The article references the Amish. One of the key characteristics of the Amish is their isolation from the rest of modern civilization. So if the Amish population ever does reach into the millions, it seems likely that a fair number of Amish will indeed "defect." After all, who can resist iPods, velcro and the occasional trip to the topless bar?
In any case, it's certainly an interesting idea, but nothing more. The "model" is simply an assumption layered upon a hypothesis wrapped in a hunch. (This gets back to the fact which someone mentioned above that this professor is an economist--which, if anyone is familiar with economists, explains a few things )

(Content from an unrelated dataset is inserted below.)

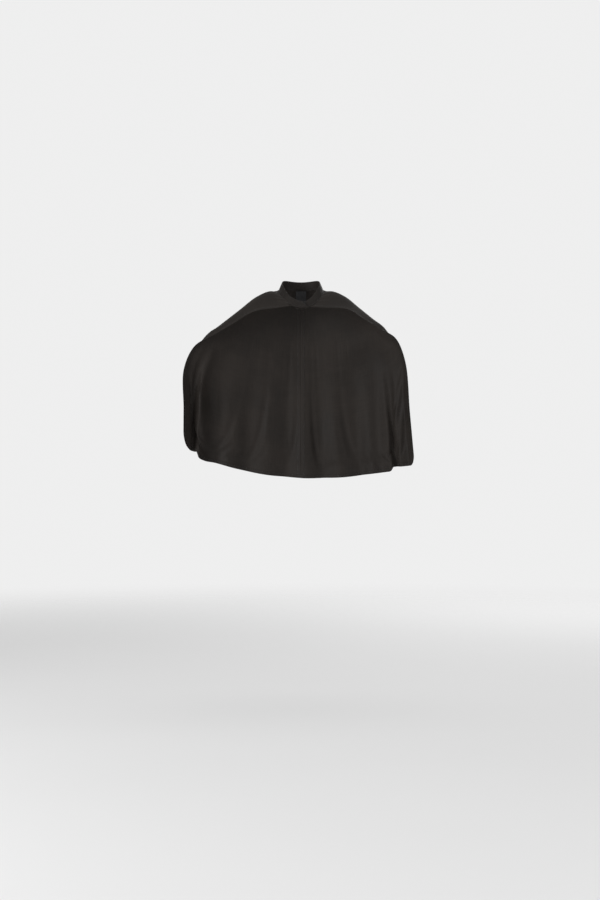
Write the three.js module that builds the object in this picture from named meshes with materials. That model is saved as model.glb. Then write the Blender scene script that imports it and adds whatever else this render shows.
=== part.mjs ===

"The model predicts that the religious fraction of the population will eventually stabilize at less than 100%... Overall, nearly all of the population will have a genetic predisposition toward religion, although some or many of these individuals will lead secular lives, Rowthorn concluded."
The big deception of this model is that the headline doesn't reflect the actual substance. That is, the headline is all about "religion" and "secular" but in reality the model deals simply with a set of traits and qualities (like obedience, subservience, respect for authority, orientation toward tradition, etc) which, in the context of culture and society, tend to support religion. But the model does not actually claim the existence of a "religion" gene per se.
Accordingly, the model authors make a second error by assuming this whole process of religious expansion begins today. What about the countless generations of humans that have come before us? Hasn't the same process been occurring for thousands of years? Of course it has, and this is why the aforementioned types of traits are extremely common throughout humanity.
And that, in turn, helps to explain why religion has become so powerful and widespread over time in human cultures. But obviously these qualities of traditionalism, obedience, etc can be manifested very well in a purely secular sociocultural framework, too.
One last thing. The second comment to the article says
"Religionists will continue to fight and kill each other off by Design... This has been the Formula for the last few millenia, and the world has gradually gotten saner as a result."
This is a great point, and it is a huge factor the model's authors fail to consider. Religion's general assumptions of absolute and exclusive truth almost guarantee that it ultimately has only one of two options in human society: (1) violence and oppression, or (2) peaceful tolerance and acquiescence.
The former ensures its indefinite survival (as it did for thousands of years), and the latter ensures its eventual demise and secularization.